Angel chimes, also known as angel-abra, are a form of Christmas decoration popular in Europe and North America. They apparently have the same origins as the Christmas pyramid, which functions on the same principle. They differ from these, primarily, in being mass-produced from metal and having bell-ringing angels, whereas Christmas pyramids are usually crafted from wood and do not necessarily have bells.

Function
Angel chimes have candle holders at the base which provide heat which turns a turbine at the top, which powers a series of trumpet-holding angel figures which "fly" around in a circle, striking bells beneath them. They usually have other decorative motifs, such as the Star of Bethlehem or a creche.

History

The earliest known patent for an angel chime was filed by Walter Stock of the German toy firm Adrian & Stock. The pre-World War II German-made chimes were usually made of tin and featured lithography.

In Sweden 

Christmas angel chimes are popularly known as "änglaspel" in Sweden.  After World War II, Swedish-made chimes became popular in both Europe and North America.

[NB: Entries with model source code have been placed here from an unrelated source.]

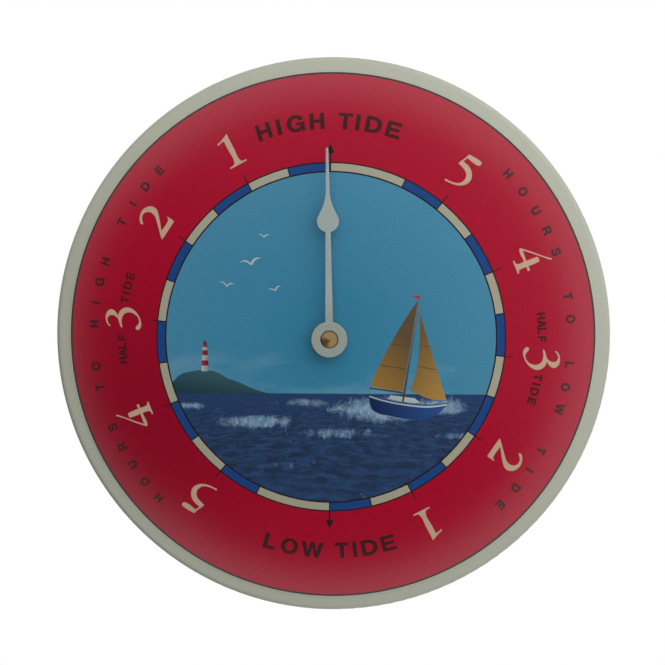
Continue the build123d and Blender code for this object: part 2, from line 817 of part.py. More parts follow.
# Setting knob in the recess of the cover, on the shaft of the motion wheel
def setting_knob():
    recess_floor = cover_inner + knob_recess_depth - cover_thickness
    front = recess_floor - knob_floor_gap
    knob = disc(knob_radius, knob_back, front, motion_place)
    for index in range(knob_grips):
        place = away(motion_place, knob_radius, index * 360 / knob_grips)
        knob -= disc(knob_grip_radius, knob_back - overrun, front + overrun, place)
    socket = knob_back + knob_socket_roof
    return knob - disc(motion_shaft_radius + thread_clearance, socket, front + overrun, motion_place)


pieces = {
    "dial_dish": dial_dish(),
    "dial_film": dial_film(),
    "case_front": case_front_shell(),
    "case_rear_cover": case_rear_cover(),
    "threaded_bushing": threaded_bushing(),
    "rubber_washer": ring(rubber_washer_radius, bushing_radius + bushing_hole_clearance, case_front, dish_inner),
    "front_washer": ring(front_washer_radius, bushing_radius + bushing_hole_clearance, film_front, nut_back),
    "hex_nut": hex_nut(),
    "tide_hand": tide_hand(),
    "hand_bushing": hand_bushing(),
    "tide_wheel": tide_wheel(),
    "motion_wheel": motion_wheel(),
    "setting_knob": setting_knob(),
    "cannon_pinion": cannon_pinion(),
    "clutch_spring": clutch_spring(),
    "clutch_collar": clutch_collar(),
    "centre_wheel": centre_wheel(),
    "third_wheel": third_wheel(),
    "fourth_wheel": fourth_wheel(),
    "fifth_wheel": fifth_wheel(),
    "rotor_pinion": rotor_pinion(),
    "rotor_magnet": rotor_magnet(),
    "stator_plate": stator_plate(),
    "coil_core": coil_core(),
    "coil_bobbin": coil_bobbin(),
    "coil_winding": coil_winding(),
    "train_plate": train_plate(),
    "plate_screws": plate_screws(),
    "circuit_board": circuit_board(),
    "circuit_chip": circuit_chip(),
    "quartz_crystal": quartz_crystal(),
    "positive_contact": positive_contact(),
    "negative_contact": negative_contact(),
    "battery": battery(),
}

# The clock is stood up, and the nail hole comes to the origin
os.makedirs("parts", exist_ok=True)
standing = Rot(90, 0, 0) * Pos(0, -nail_y, 0)
for name, piece in pieces.items():
    placed = standing * piece
    placed.label = name
    export_step(placed, f"parts/{name}.step")
    print(name, round(placed.volume, 1))
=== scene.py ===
import math

import bmesh
import bpy
from mathutils import Matrix, Vector


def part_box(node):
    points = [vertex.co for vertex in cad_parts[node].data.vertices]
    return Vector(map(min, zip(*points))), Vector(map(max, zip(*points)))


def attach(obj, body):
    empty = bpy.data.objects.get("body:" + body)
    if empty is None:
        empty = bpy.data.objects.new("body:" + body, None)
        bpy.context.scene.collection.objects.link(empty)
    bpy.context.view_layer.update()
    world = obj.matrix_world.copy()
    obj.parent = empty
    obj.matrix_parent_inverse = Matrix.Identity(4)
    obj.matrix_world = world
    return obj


# A wall tide clock: the printed dial, the hand and the finishes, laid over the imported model
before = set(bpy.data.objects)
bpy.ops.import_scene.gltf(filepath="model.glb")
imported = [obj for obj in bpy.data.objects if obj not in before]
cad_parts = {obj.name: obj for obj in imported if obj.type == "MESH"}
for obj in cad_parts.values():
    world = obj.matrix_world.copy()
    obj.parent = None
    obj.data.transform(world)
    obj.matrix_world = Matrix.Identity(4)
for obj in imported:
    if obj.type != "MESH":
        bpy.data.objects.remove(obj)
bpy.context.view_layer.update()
mm = 0.001
print("frame loaded")


# Small helpers

def toLinear(hexColor):
    # an sRGB hex value as the linear colour that nodes take
    parts = [int(hexColor[i:i + 2], 16) / 255 for i in (0, 2, 4)]
    return tuple(c / 12.92 if c <= 0.04045 else ((c + 0.055) / 1.055) ** 2.4 for c in parts) + (1.0,)


def plug(tree, node, links):
    # links: socket -> fixed value, a node for its first output, or any other output
    for socket, value in links.items():
        if isinstance(value, bpy.types.Node):
            value = value.outputs[0]
        if isinstance(value, bpy.types.NodeSocket):
            tree.links.new(value, node.inputs[socket])
        else:
            node.inputs[socket].default_value = value


def addNode(tree, kind, links=None, **settings):
    node = tree.nodes.new("ShaderNode" + kind)
    for name, value in settings.items():
        setattr(node, name, value)
    plug(tree, node, links or {})
    return node


def startMaterial(name, sockets):
    material = bpy.data.materials.new(name)
    material.use_nodes = True
    tree = material.node_tree
    shader = tree.nodes["Principled BSDF"]
    plug(tree, shader, sockets)
    return material, tree, shader


def addGrain(tree, shader, low, high, grain, bump=0.0, detail=3.0, rough=None, stretch=(1, 1, 1)):
    # mottles the colour from low to high; grain, its width, and bump, its height, are real sizes in mm
    place = addNode(tree, "TexCoord")
    scaled = addNode(tree, "Mapping", {"Vector": place.outputs["Object"], "Scale": stretch})
    noise = addNode(tree, "TexNoise", {
        "Vector": scaled, "Scale": 1 / (grain * mm), "Detail": detail, "Roughness": 0.6})
    # this noise seldom leaves 0.3 to 0.7
    spread = addNode(tree, "MapRange", {"Value": noise, "From Min": 0.3, "From Max": 0.7})
    mix = addNode(tree, "Mix", {0: spread, 6: toLinear(low), 7: toLinear(high)}, data_type="RGBA")
    plug(tree, shader, {"Base Color": mix.outputs[2]})
    if rough:
        sheen = addNode(tree, "MapRange", {"Value": spread, "To Min": rough[0], "To Max": rough[1]})
        plug(tree, shader, {"Roughness": sheen})
    if bump:
        relief = addNode(tree, "Bump", {"Height": noise, "Distance": bump * mm})
        plug(tree, shader, {"Normal": relief})
    return mix


def pieceFrom(bm, name, material, body):
    mesh = bpy.data.meshes.new(name)
    bm.to_mesh(mesh)
    bm.free()
    piece = bpy.data.objects.new(name, mesh)
    bpy.context.scene.collection.objects.link(piece)
    mesh.materials.append(material)
    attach(piece, body)
    return piece


# Camera and light

# fitted to the rings of the dial: lens in mm, tilt in radians, distance and shift in dial radii
cameraSettings = {"lens": 51.81, "tilt": (0.05743, -0.0398, -0.00487), "distance": 3.40898,
                  "shift": (-0.00920, -0.02171), "radius": 127.0 * mm, "clip": 10 * mm}


def placeCamera(s):
    rx, ry, rz = s["tilt"]
    turn = Matrix.Rotation(ry, 3, "Y") @ Matrix.Rotation(rx, 3, "X") @ Matrix.Rotation(rz, 3, "Z")
    seen = turn.transposed()
    stand = Matrix(((1, 0, 0), (0, 0, -1), (0, 1, 0)))
    spot = seen @ Vector((-s["shift"][0], -s["shift"][1], s["distance"])) * s["radius"]
    dishLow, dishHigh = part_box("dial_dish")
    middle = (dishLow + dishHigh) / 2
    data = bpy.data.cameras.new("camera")
    data.lens = s["lens"]
    data.clip_start = s["clip"]
    camera = bpy.data.objects.new("camera", data)
    bpy.context.scene.collection.objects.link(camera)
    camera.matrix_world = Matrix.Translation(stand @ spot + Vector((middle.x, dishLow.y, middle.z))) \
        @ (stand @ seen).to_4x4()
    bpy.context.scene.camera = camera


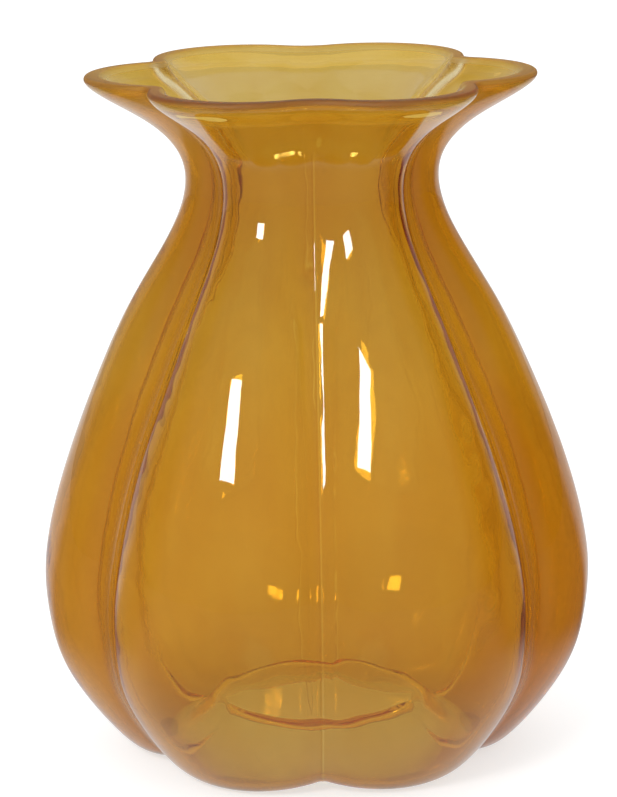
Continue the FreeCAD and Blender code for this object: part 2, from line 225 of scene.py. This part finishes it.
# ---- inner surface: the outer one moved in by the wall's thickness
z_out = outer[:, :, 2]
base = np.clip((40 - z_out) / 40, 0, 1) ** 1.5
base[n_lip + n_wall:] = 1.0
thick = WALL + (BASE_WALL - WALL) * base
radius_out = np.hypot(outer[:, :, 0], outer[:, :, 1])
away = radius_out * OFF[None]
thick = thick + CREASE_EXTRA * np.exp(-(away / 5.0) ** 2) * np.clip((z_out - 4) / 20, 0, 1) * np.clip((284 - z_out) / 16, 0, 1)
inner_all = outer - N * thick[:, :, None]
inner_all[n_lip + n_wall + n_kick:, :, :2] = outer[n_lip + n_wall + n_kick:, :, :2]
inner_all[n_lip + n_wall + n_kick:, :, 2] = FLOOR + 0.1 * lens(rr)

# the offset is clean from a little below the lip on; above that the lip's own curve joins it to the top face
start = n_lip + int(np.argmax(bspline(CREST, t_wall)[:, 0] < 78.5))
inner = inner_all[start:]
p3 = inner[0]
d3 = inner[1] - inner[0]
d3 /= np.linalg.norm(d3, axis=1, keepdims=True)
phi3 = np.arctan2(p3[:, 1], p3[:, 0])
f3 = np.mod(np.degrees(phi3) - 30, 60)
off3 = np.radians(np.minimum(f3, 60 - f3))
p0 = ring([(TOP_CREST, TOP)], [(TOP_CREASE, TOP)], phi=phi3, off=off3)[0]
out = np.stack([np.cos(phi3), np.sin(phi3), 0 * phi3], 1)
L = np.linalg.norm(p3 - p0, axis=1, keepdims=True)
p1 = p0 + (-0.62 * out + np.array([0, 0, -0.78])) * L * 0.33
p2 = p3 - d3 * L * 0.38
tt = np.linspace(0, 1, 15)[:-1, None, None]
join = (1 - tt) ** 3 * p0 + 3 * (1 - tt) ** 2 * tt * p1 + 3 * (1 - tt) * tt ** 2 * p2 + tt ** 3 * p3
down = (p1 - p0) / np.linalg.norm(p1 - p0, axis=1, keepdims=True)
q0, q2 = p0 + out * LIP_SOFT, p0 + down * LIP_SOFT
tb = np.linspace(0, 1, 6)[:, None, None]
soft_edge = (1 - tb) ** 2 * q0 + 2 * tb * (1 - tb) * p0 + tb ** 2 * q2
far = np.linalg.norm(join - p0, axis=2).min(axis=1)
join = join[far > LIP_SOFT * 1.3]
top_out, top_in = lip_rows[0], q0
tf = np.linspace(0, 1, 6)[1:-1, None, None]
top_face = top_in + (top_out - top_in) * tf
top_face[:, :, 2] = TOP
rim = np.concatenate([top_face[::-1], soft_edge, join])     # from the outer edge inwards and down

# ---- hot glass is never quite even: a slow, mostly upright waviness, stronger inside than outside


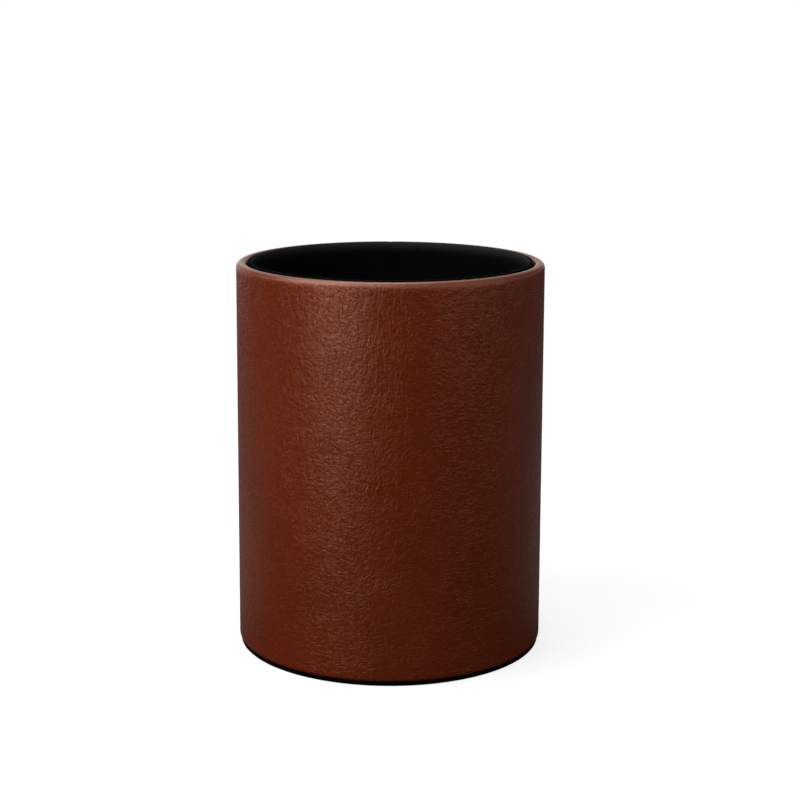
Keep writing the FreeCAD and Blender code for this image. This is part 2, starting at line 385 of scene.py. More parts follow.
# %% [markdown]
# ## Node helpers
#
# Relief is needed twice: as real bumps in the mesh, made by Geometry Nodes, and as finer bumps and
# colours in the material, made by shader nodes. Both kinds of tree have the same noise, cell and
# maths nodes, so one recipe fills either kind, and the crease in the mesh and the dark line in the
# material fall in the same place. The helpers below write such trees in short lines. The Mix node
# has sockets of the same name for numbers, vectors and colours, so its colour sockets are known by
# their places in its lists.

# %% Write node trees in short lines
MIX_SHARE, MIX_FIRST, MIX_SECOND, MIX_RESULT = 0, 6, 7, 2


def add(tree, kind, inputs=(), **settings):
    """A node of the tree. Inputs are given by name or number, as sockets to link or as values."""
    node = tree.nodes.new(kind)
    for name, value in settings.items():
        setattr(node, name, value)
    for key, value in dict(inputs).items():
        if isinstance(value, bpy.types.NodeSocket):
            tree.links.new(value, node.inputs[key])
        else:
            node.inputs[key].default_value = value
    return node


def calc(tree, operation, *values):
    """The result of one sum."""
    return add(tree, "ShaderNodeMath", enumerate(values), operation=operation).outputs[0]


def move(tree, operation, *values):
    """The result of one vector sum."""
    return add(tree, "ShaderNodeVectorMath", enumerate(values), operation=operation).outputs[0]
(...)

These brought a simpler aesthetic in brass.

In Denmark
They are known as "Englespil" in Denmark.

In Asia
More recently, angel chimes manufactured in China has come to dominate the export market. The design now includes spinning candles.

United States
Angel Chimes USA (ACUSA) distributes The Original Angel Chimes which is manufactured by their manufacturer in Turkey, Aras Metals. ACUSA and Aras metals purchased the Original Molds from the family who first created them in Sweden in 1948.

In popular culture
There are a number of songs written about angel chimes, which include Angel's song, the Christmas Chimes. The sheet music has been compiled at the performing arts encyclopedia of the United States Library of Congress up to the present day. Ringle-rey, Shoo-hey by Birgit Ridderstedt also refers to angel chimes.

Nina Raine uses Angel Chimes in her play, Rabbit.